AIM OF THE EXERCISE:
Quote verbatim everything from the line containing "holder_x = -252.0" down to the line containing "for node in", with both of those lines included and no others.

+++ DATASET EXCERPTS +++

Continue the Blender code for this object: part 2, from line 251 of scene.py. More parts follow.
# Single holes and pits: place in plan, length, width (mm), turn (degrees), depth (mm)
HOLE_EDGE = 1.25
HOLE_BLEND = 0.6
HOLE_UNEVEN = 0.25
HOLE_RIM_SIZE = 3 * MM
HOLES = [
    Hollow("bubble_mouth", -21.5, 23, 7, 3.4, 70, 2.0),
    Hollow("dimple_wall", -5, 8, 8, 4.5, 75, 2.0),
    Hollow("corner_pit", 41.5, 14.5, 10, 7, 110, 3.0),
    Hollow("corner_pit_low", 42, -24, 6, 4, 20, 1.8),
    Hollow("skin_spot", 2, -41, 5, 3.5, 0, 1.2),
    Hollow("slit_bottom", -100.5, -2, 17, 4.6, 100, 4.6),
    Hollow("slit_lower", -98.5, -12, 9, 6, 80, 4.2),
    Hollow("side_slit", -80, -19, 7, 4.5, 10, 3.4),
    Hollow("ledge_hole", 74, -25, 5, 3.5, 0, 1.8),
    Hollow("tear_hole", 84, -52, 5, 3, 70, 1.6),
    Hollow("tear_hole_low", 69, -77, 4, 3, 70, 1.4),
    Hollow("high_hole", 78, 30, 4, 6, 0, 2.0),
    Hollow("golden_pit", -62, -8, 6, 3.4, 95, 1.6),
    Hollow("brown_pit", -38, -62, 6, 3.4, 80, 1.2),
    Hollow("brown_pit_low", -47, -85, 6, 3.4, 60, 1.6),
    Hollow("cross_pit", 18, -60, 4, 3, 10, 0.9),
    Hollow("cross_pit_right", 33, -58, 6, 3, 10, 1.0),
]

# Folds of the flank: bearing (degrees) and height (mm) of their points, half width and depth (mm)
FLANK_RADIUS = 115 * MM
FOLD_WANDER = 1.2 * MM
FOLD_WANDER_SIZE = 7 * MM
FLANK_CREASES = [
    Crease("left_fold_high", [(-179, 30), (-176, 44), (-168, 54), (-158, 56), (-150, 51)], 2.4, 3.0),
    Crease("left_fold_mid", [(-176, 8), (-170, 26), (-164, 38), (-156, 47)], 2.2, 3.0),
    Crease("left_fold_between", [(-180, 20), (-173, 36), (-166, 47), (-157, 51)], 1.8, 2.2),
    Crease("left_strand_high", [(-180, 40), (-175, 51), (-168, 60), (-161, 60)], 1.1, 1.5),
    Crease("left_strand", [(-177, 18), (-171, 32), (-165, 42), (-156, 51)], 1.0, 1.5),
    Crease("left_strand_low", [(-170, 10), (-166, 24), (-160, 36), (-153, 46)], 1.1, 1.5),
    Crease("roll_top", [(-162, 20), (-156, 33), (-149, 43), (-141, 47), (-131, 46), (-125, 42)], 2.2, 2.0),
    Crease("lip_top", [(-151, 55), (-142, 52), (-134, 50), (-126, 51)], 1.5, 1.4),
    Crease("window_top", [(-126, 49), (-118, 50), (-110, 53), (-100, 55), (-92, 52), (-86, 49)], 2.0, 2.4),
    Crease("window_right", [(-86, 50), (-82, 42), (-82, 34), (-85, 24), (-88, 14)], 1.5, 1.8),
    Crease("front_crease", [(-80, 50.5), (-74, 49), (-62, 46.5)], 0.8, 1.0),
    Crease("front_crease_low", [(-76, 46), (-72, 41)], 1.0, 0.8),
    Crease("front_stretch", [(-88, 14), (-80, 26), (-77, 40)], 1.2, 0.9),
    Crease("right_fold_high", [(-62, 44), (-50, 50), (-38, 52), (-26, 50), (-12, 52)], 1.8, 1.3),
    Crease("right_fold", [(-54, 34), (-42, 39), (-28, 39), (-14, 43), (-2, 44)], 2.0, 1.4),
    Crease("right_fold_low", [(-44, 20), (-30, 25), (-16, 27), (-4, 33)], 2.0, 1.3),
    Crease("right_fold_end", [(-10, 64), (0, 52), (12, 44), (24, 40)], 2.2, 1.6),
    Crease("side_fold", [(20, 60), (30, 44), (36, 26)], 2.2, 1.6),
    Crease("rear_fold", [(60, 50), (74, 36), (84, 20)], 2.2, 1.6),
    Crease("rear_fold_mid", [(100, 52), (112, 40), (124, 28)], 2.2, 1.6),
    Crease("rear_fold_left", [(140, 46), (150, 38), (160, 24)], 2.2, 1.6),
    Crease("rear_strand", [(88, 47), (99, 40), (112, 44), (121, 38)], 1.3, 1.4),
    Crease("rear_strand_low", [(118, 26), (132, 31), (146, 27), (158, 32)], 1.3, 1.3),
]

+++
+++ DATASET EXCERPTS +++

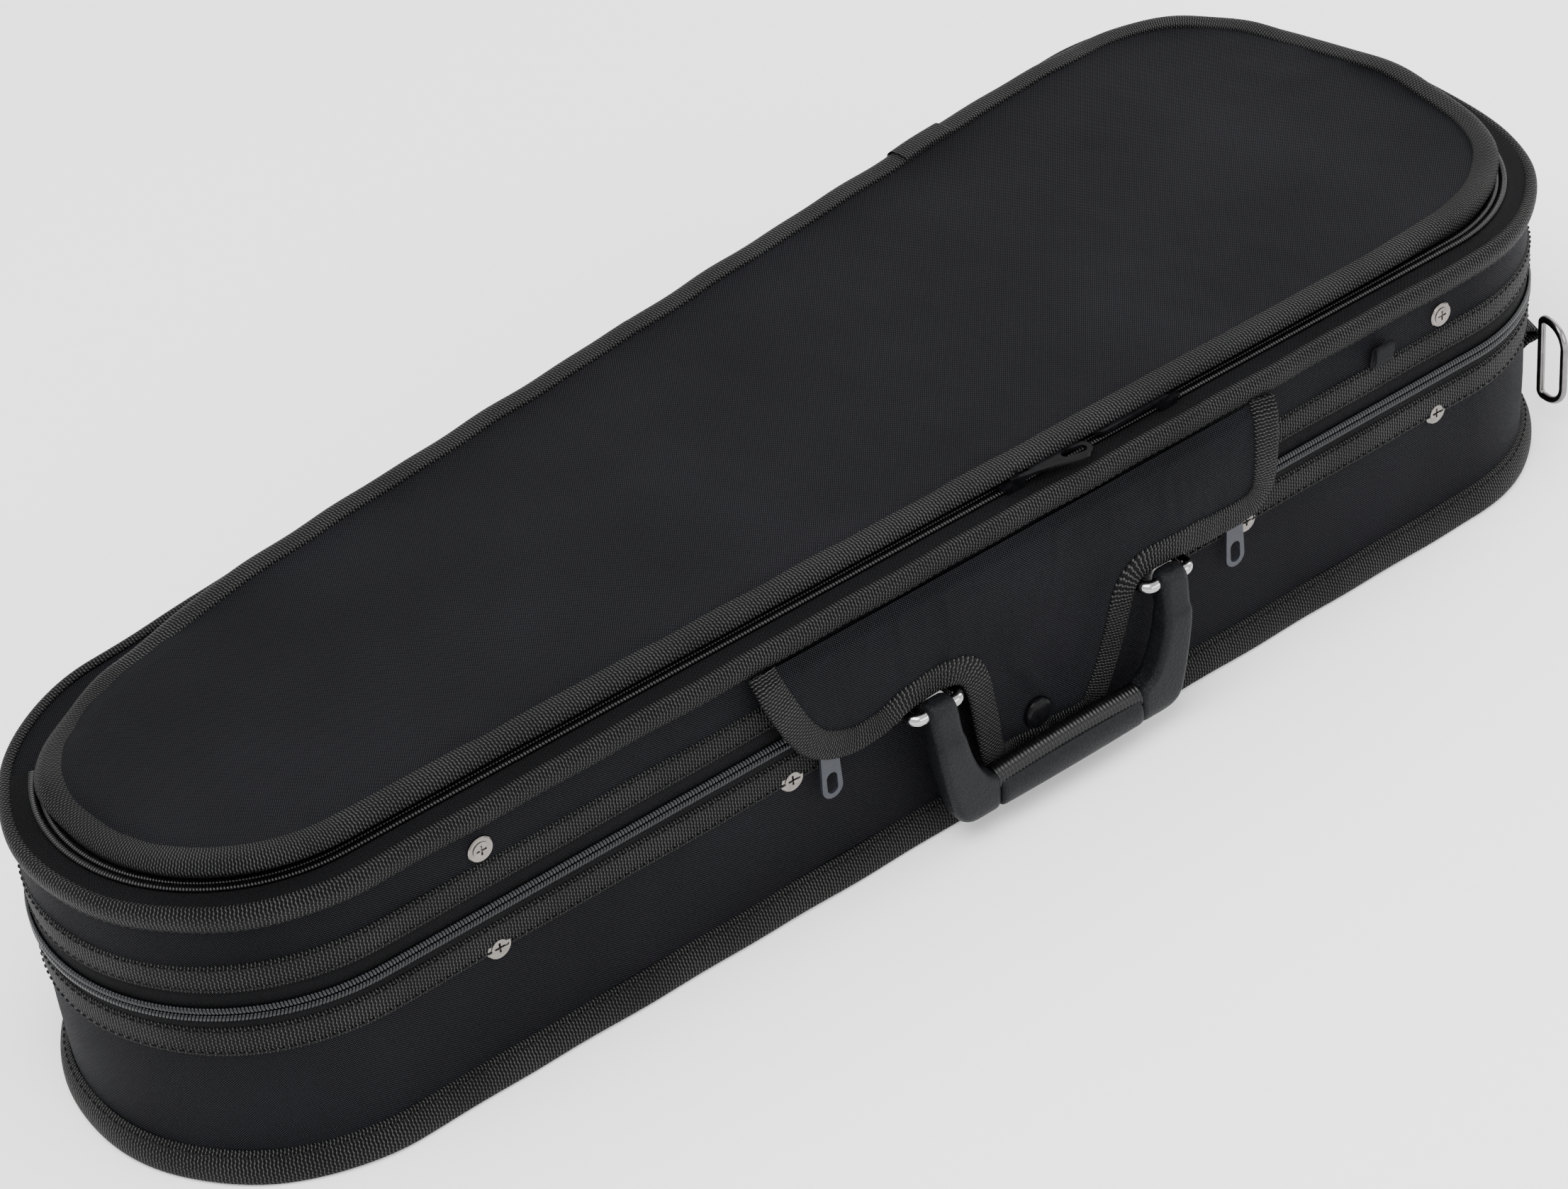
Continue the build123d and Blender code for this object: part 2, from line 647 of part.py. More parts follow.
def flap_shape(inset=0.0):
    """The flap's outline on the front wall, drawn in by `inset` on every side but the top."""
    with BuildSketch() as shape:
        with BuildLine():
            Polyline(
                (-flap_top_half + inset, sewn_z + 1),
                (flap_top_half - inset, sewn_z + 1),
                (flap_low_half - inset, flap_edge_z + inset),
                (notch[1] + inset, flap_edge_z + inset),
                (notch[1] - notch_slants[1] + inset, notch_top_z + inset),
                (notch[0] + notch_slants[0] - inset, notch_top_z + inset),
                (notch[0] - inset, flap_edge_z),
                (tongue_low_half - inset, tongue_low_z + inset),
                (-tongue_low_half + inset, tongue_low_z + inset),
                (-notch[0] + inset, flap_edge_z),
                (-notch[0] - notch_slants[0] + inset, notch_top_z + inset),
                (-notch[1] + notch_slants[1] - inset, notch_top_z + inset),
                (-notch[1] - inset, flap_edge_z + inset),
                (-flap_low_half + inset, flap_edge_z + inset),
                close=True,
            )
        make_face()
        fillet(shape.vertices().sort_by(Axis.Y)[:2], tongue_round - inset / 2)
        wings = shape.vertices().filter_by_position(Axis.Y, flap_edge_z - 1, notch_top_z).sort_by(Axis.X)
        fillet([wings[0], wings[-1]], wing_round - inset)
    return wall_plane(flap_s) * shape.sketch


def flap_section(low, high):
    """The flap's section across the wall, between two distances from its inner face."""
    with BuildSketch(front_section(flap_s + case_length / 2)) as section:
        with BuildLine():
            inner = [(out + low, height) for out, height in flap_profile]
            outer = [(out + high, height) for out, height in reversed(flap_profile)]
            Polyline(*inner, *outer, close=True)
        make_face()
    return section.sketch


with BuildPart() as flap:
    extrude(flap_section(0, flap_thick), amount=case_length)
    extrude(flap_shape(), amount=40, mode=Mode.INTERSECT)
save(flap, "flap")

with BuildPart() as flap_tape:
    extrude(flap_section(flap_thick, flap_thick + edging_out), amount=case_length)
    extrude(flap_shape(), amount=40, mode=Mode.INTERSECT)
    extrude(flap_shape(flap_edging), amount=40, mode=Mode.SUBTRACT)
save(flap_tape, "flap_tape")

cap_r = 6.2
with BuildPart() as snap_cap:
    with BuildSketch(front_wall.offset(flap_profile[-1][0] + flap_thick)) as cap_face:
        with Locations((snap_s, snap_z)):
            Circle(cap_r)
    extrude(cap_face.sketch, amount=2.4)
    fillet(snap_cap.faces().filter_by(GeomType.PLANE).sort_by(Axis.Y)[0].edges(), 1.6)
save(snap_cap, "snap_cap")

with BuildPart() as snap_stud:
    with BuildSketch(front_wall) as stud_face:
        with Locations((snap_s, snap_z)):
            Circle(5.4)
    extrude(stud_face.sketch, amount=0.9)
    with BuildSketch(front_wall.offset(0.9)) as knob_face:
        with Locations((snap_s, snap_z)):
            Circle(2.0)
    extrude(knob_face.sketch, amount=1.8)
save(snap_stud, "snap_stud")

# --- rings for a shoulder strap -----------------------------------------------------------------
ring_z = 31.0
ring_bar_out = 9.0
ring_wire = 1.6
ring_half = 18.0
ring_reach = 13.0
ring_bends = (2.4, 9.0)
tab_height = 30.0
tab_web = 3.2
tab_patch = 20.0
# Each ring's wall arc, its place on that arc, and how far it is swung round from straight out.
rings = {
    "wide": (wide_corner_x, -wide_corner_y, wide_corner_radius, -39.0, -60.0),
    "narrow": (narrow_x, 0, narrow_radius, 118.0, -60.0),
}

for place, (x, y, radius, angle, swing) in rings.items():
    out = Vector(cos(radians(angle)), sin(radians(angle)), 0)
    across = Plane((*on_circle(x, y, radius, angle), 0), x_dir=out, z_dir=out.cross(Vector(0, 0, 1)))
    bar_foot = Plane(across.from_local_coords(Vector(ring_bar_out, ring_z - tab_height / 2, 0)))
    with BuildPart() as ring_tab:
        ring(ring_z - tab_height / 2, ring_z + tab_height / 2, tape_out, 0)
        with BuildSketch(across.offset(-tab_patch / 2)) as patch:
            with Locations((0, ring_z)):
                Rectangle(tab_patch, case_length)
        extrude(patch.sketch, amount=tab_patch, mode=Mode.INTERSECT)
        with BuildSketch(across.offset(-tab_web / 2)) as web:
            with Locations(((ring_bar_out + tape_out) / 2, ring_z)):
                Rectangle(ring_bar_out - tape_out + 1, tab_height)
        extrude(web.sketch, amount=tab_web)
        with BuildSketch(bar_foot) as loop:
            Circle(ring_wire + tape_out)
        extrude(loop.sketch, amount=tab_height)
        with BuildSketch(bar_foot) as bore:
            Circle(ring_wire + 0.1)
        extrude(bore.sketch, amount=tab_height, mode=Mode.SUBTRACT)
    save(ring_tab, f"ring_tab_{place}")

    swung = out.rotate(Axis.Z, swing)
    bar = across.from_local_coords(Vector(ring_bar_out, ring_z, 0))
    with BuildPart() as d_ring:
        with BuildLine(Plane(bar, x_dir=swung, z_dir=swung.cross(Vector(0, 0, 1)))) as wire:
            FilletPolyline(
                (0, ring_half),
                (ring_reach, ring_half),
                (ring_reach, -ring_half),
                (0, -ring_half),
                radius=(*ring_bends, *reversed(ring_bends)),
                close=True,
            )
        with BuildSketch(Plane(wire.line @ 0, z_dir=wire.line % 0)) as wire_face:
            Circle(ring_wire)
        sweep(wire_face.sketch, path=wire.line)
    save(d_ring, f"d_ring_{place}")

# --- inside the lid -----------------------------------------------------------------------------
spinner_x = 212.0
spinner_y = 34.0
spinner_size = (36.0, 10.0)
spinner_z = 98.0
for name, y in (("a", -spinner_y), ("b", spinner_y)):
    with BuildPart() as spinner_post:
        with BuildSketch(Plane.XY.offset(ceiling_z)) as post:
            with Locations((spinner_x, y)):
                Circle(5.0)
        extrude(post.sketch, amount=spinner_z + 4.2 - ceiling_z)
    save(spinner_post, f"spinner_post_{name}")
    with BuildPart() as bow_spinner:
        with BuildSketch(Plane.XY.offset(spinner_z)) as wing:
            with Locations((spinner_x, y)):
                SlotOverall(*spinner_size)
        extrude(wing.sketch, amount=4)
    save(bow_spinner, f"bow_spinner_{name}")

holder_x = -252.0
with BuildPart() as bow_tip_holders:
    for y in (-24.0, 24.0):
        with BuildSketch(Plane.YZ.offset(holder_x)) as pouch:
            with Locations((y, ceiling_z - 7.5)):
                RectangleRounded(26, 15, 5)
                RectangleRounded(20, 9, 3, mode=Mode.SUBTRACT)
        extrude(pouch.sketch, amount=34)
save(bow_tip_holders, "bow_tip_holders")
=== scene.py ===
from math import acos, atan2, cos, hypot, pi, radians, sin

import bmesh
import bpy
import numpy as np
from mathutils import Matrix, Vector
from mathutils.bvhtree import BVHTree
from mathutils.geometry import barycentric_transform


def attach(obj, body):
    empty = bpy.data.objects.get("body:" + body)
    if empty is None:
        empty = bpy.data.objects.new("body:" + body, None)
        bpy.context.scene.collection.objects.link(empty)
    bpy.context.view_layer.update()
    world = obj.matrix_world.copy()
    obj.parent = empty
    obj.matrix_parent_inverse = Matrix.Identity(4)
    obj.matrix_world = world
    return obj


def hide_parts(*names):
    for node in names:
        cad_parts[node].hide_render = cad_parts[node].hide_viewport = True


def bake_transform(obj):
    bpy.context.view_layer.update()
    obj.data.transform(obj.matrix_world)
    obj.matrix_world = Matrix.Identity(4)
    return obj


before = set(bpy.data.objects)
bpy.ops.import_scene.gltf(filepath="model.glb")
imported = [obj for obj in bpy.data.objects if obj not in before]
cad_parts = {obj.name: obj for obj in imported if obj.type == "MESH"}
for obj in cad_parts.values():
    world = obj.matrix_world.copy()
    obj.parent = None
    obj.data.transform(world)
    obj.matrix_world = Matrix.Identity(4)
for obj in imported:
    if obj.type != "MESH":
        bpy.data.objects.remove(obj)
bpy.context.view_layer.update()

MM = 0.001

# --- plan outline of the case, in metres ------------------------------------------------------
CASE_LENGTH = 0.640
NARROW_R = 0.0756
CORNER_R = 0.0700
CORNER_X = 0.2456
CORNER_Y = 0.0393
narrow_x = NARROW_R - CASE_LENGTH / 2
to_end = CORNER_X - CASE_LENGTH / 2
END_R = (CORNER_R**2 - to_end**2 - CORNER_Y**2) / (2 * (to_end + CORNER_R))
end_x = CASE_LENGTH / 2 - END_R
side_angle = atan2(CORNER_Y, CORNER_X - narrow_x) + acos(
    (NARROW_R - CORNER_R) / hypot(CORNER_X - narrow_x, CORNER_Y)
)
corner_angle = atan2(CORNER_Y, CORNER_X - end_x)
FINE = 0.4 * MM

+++

COMPLETE OUTPUT:
holder_x = -252.0
with BuildPart() as bow_tip_holders:
    for y in (-24.0, 24.0):
        with BuildSketch(Plane.YZ.offset(holder_x)) as pouch:
            with Locations((y, ceiling_z - 7.5)):
                RectangleRounded(26, 15, 5)
                RectangleRounded(20, 9, 3, mode=Mode.SUBTRACT)
        extrude(pouch.sketch, amount=34)
save(bow_tip_holders, "bow_tip_holders")
=== scene.py ===
from math import acos, atan2, cos, hypot, pi, radians, sin

import bmesh
import bpy
import numpy as np
from mathutils import Matrix, Vector
from mathutils.bvhtree import BVHTree
from mathutils.geometry import barycentric_transform


def attach(obj, body):
    empty = bpy.data.objects.get("body:" + body)
    if empty is None:
        empty = bpy.data.objects.new("body:" + body, None)
        bpy.context.scene.collection.objects.link(empty)
    bpy.context.view_layer.update()
    world = obj.matrix_world.copy()
    obj.parent = empty
    obj.matrix_parent_inverse = Matrix.Identity(4)
    obj.matrix_world = world
    return obj


def hide_parts(*names):
    for node in names:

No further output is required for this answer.